The Island, if you don’t know (if you have been living on an island for the past few years for example) is a reality (critics argue constructed reality) show in which everyday British folk are dumped on a Pacific island by unpleasant situation enthusiast Bear Grylls to see how they survive.
A Lord of the Flies meets The X Factor kind of show, a brittle society emerges and the people who started out very annoying end up having some kind of epiphany about how they want to live their lives after stabbing a crocodile in the gut or wrestling a shark.

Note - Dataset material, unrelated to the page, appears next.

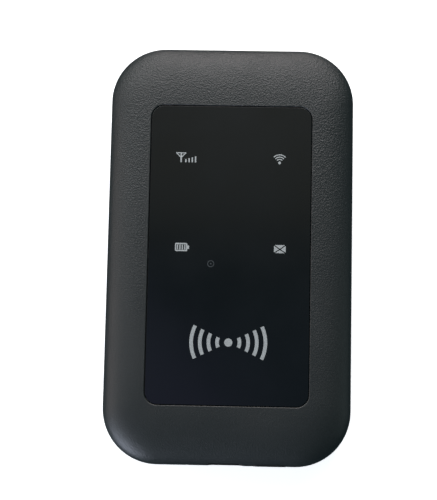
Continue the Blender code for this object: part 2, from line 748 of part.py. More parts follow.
def build_back_cover():
    sections = []
    for inset, rise in reversed(edge_curve(BACK_EDGE_WIDTH, EDGE_TOP, 2, BACK_EDGE_STEPS)):
        sections.append((body_outline(inset), EDGE_TOP - rise))
    sections.append((body_outline(0), COVER_TOP))
    cover = add_piece("back_cover", "textured_plastic", sections, smooth=True)

    cavity = [
        (body_outline(RIM_WALL), COVER_TOP + 1),
        (body_outline(RIM_WALL), REBATE_BOTTOM),
        (body_outline(COVER_WALL), REBATE_BOTTOM),
    ]
    for inset, rise in edge_curve(BACK_EDGE_WIDTH, EDGE_TOP - COVER_FLOOR, 2, 3):
        cavity.append((body_outline(COVER_WALL + inset), EDGE_TOP - rise))
    cut(cover, "cavity", cavity)
    for side in (-1, 1):
        for place in SIDE_TAB_PLACES:
            tab = level(tab_outline(HALF_WIDTH, side), place - TAB_WIDTH / 2, place + TAB_WIDTH / 2)
            join(cover, f"side_tab_{side}_{place}", tab, "Y")
        for place in END_TAB_PLACES:
            tab = level(tab_outline(HALF_LENGTH, side), place - TAB_WIDTH / 2, place + TAB_WIDTH / 2)
            join(cover, f"end_tab_{side}_{place}", tab, "X")
    notch = rectangle(NAIL_NOTCH_WIDTH, 2 * NAIL_NOTCH_DEPTH, (0, HALF_LENGTH))
    cut(cover, "nail_notch", level(notch, COVER_TOP - NAIL_NOTCH_HEIGHT, COVER_TOP + 1))


def build_rear_housing():
    outline = body_outline(HOUSING_WALL + SEAM)
    housing = add_piece("rear_housing", "black_plastic", level(outline, PLATE_BOTTOM, PLATE_TOP))
    bay_length = BAY_HIGH_Y - BAY_LOW_Y
    wall_low = BATTERY_BOTTOM
    outer = rectangle(2 * BAY_HALF_WIDTH, bay_length, (0, BATTERY_Y))
    join(housing, "bay_block", level(outer, wall_low, PLATE_BOTTOM + PLATE_THICKNESS / 2))
    inner = rectangle(2 * (BAY_HALF_WIDTH - BAY_WALL), bay_length - 2 * BAY_WALL, (0, BATTERY_Y))
    cut(housing, "bay", level(inner, wall_low - 1, PLATE_BOTTOM))

    for number, place in enumerate(boss_places(), 1):
        seat = level(circle(SEAT_RADIUS, place), PLATE_BOTTOM - SEAT_DEPTH, PLATE_TOP - PLATE_THICKNESS / 2)
        join(housing, f"seat_{number}", seat)
    for number, place in enumerate(boss_places(), 1):
        head = level(circle(SCREW_HEAD_RADIUS + SEAM, place), screw_seat() - 3, screw_seat())
        cut(housing, f"head_hole_{number}", head)
        shank = level(circle(SCREW_SHANK_RADIUS + SEAM, place, 12), screw_seat() - 1, PLATE_TOP + 1)
        cut(housing, f"shank_hole_{number}", shank)
    for number, place in enumerate(post_places(), 1):
        post = level(circle(POST_RADIUS, place, 12), PLATE_TOP - PLATE_THICKNESS / 2, BOARD_BOTTOM - SEAM)
        join(housing, f"post_{number}", post)

    low, high = PLATE_BOTTOM - 1, PLATE_TOP + 1
    notch_depth = HOUSING_WALL + SEAM + TAB_THICKNESS + SEAM
    notch_width = TAB_WIDTH + 2 * SEAM
    for side in (-1, 1):
        for place in SIDE_TAB_PLACES:
            notch = rectangle(2 * notch_depth, notch_width, (side * HALF_WIDTH, place))
            cut(housing, f"side_notch_{side}_{place}", level(notch, low, high))
        for place in END_TAB_PLACES:
            notch = rectangle(notch_width, 2 * notch_depth, (place, side * HALF_LENGTH))
            cut(housing, f"end_notch_{side}_{place}", level(notch, low, high))

    sockets = (
        ("sim", -SOCKET_X, SIM_WIDTH, SIM_LENGTH),
        ("memory", SOCKET_X, MEMORY_WIDTH, MEMORY_LENGTH),
    )
    for name, x, width, length in sockets:
        window_length = length + CARD_SLIDE + 2 * SEAM
        centre = (x, SOCKET_LOW_Y - SEAM + window_length / 2)
        cut(housing, f"{name}_window", level(rectangle(width + 2 * SEAM, window_length, centre), low, high))
    block_front = contact_block_front()
    slot_high = BATTERY_LOW_Y
    slot_low = block_front - CONTACT_BLOCK_DEPTH - SEAM
    slot = rectangle(CONTACT_BLOCK_WIDTH + 2 * SEAM, slot_high - slot_low, (0, (slot_low + slot_high) / 2))
    cut(housing, "contact_slot", level(slot, wall_low - 1, high))
    grip = rectangle(FINGER_NOTCH_WIDTH, 4 * BAY_WALL, (0, BAY_HIGH_Y))
    cut(housing, "finger_notch", level(grip, wall_low - 1, BATTERY_MID_Z))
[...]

For the first few shows while everything settles down, most of the victims of this social experiment (which, to be fair, it usually is as there is a valid sociological aspect to it all beyond contemporary Big Brother-esque voyeurism) take on Jack Skellington-style body shapes due to a lack of calorific intake.
As an example of desensitisation, I am usually munching on some neatly-packaged item of food while watching this, without so much of a second thought.

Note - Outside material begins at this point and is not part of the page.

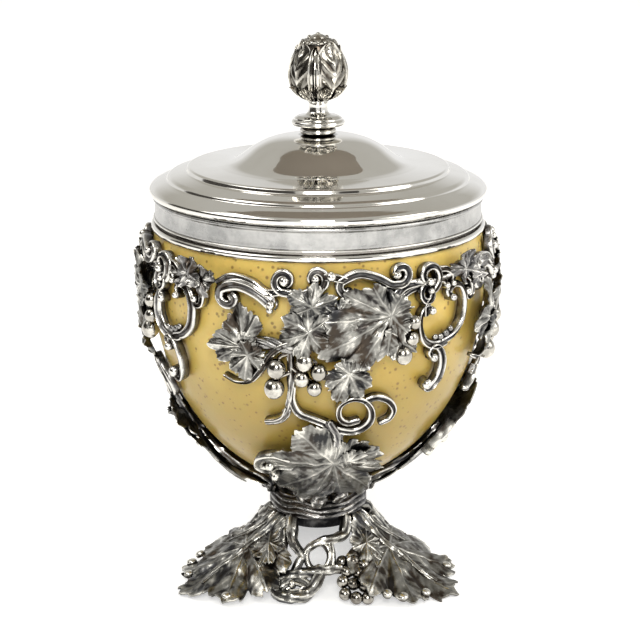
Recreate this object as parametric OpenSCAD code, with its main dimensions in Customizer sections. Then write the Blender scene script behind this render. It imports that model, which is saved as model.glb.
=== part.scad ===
// Covered cup made from an ostrich egg, held in a cast grapevine cradle on a vine-leaf foot.
// Millimetres. The table is z = 0, the cup's axis is x = y = 0, and the front faces -Y.

/* [Egg] */
// Radius of the egg at its widest
egg_radius = 62.5; // [55:0.5:70]
// Half of the whole egg's length
egg_half_length = 80.5; // [72:0.5:88]
// Height of the egg's widest ring above the table
egg_centre_height = 119; // [110:1:125]
// Thickness of the shell
egg_wall = 2.2; // [1.8:0.1:3]
// Height at which the egg is cut open
egg_cut_height = 140.6; // [138:0.1:141]

/* [Collar] */
// Outer radius of the satin band
band_radius = 60.6; // [60:0.1:61]
// Outer radius of the sleeve that lines the mouth
sleeve_radius = 57.8; // [57:0.1:58]
// Wall of the sleeve
sleeve_wall = 1.2; // [0.8:0.1:2]
// Height of the sleeve's lower edge
sleeve_low = 131; // [125:1:136]
// Height of the collar's top edge, where the lid rests
collar_top = 150.4; // [149:0.1:152]
// Height where the band meets the moulding below it
band_low = 142.7; // [141.5:0.1:144]

/* [Lid] */
// Gap between the lid's plug ring and the sleeve, all round
bezel_gap = 0.3; // [0.2:0.05:0.6]
// Wall of the lid's plug ring
bezel_wall = 1.2; // [0.8:0.1:2]
// Height of the plug ring's lower edge
bezel_low = 140.8; // [136:0.2:146]
// Height of the small gap between lid and collar
lid_gap = 0.2; // [0.1:0.05:0.4]
// Height of the flat on top of the lid
lid_top = 172; // [168:0.5:176]
// Radius of the lid's rolled rim
lid_radius = 62.6; // [61:0.1:65]

/* [Finial] */
// Radius of the stud that holds the finial
stud_radius = 1.6; // [1.2:0.1:2]
// Radius of the knop's widest ring
knop_radius = 10; // [8:0.2:12]
// Radius of the bud at its widest
bud_radius = 10.5; // [8:0.1:12]
// Height of the finial's tip
finial_tip = 208.8; // [200:0.2:215]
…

However, in the most recent episode of the current series of The Island, a huge storm triggered flashbacks for Army veteran Hannah and subsequently an onset of phantom limb pain; she lost the bottom half of her right leg in a mortar blast during the Iraq conflict.
The emotions on her face during the storm and her indescribable and unimaginable experience with the bout of phantom limb pain was shockingly upsetting and uncomfortable to watch, scything through the desensitisation fog.
And that is the point here – this did not strike me as shock TV for the sake of shock TV. In the first episodes, great care was made to show Hannah wanted to take on the challenge of the show to push herself to survive in that harsh environment.
How difficult not just living with the physical aspects of trauma bought on by modern day warfare and being an amputee but also the mental aspects is a point which should be understood by us all given the sacrifices our Armed Forces make.
Messages delivered in a challenging and uncomfortable manner do hit home harder and bring that across through the prism of reality TV, when done right as The Island appears to this observer to have done, is an achievement.
One person’s anguish can help bring about a wider understanding of a complex issue.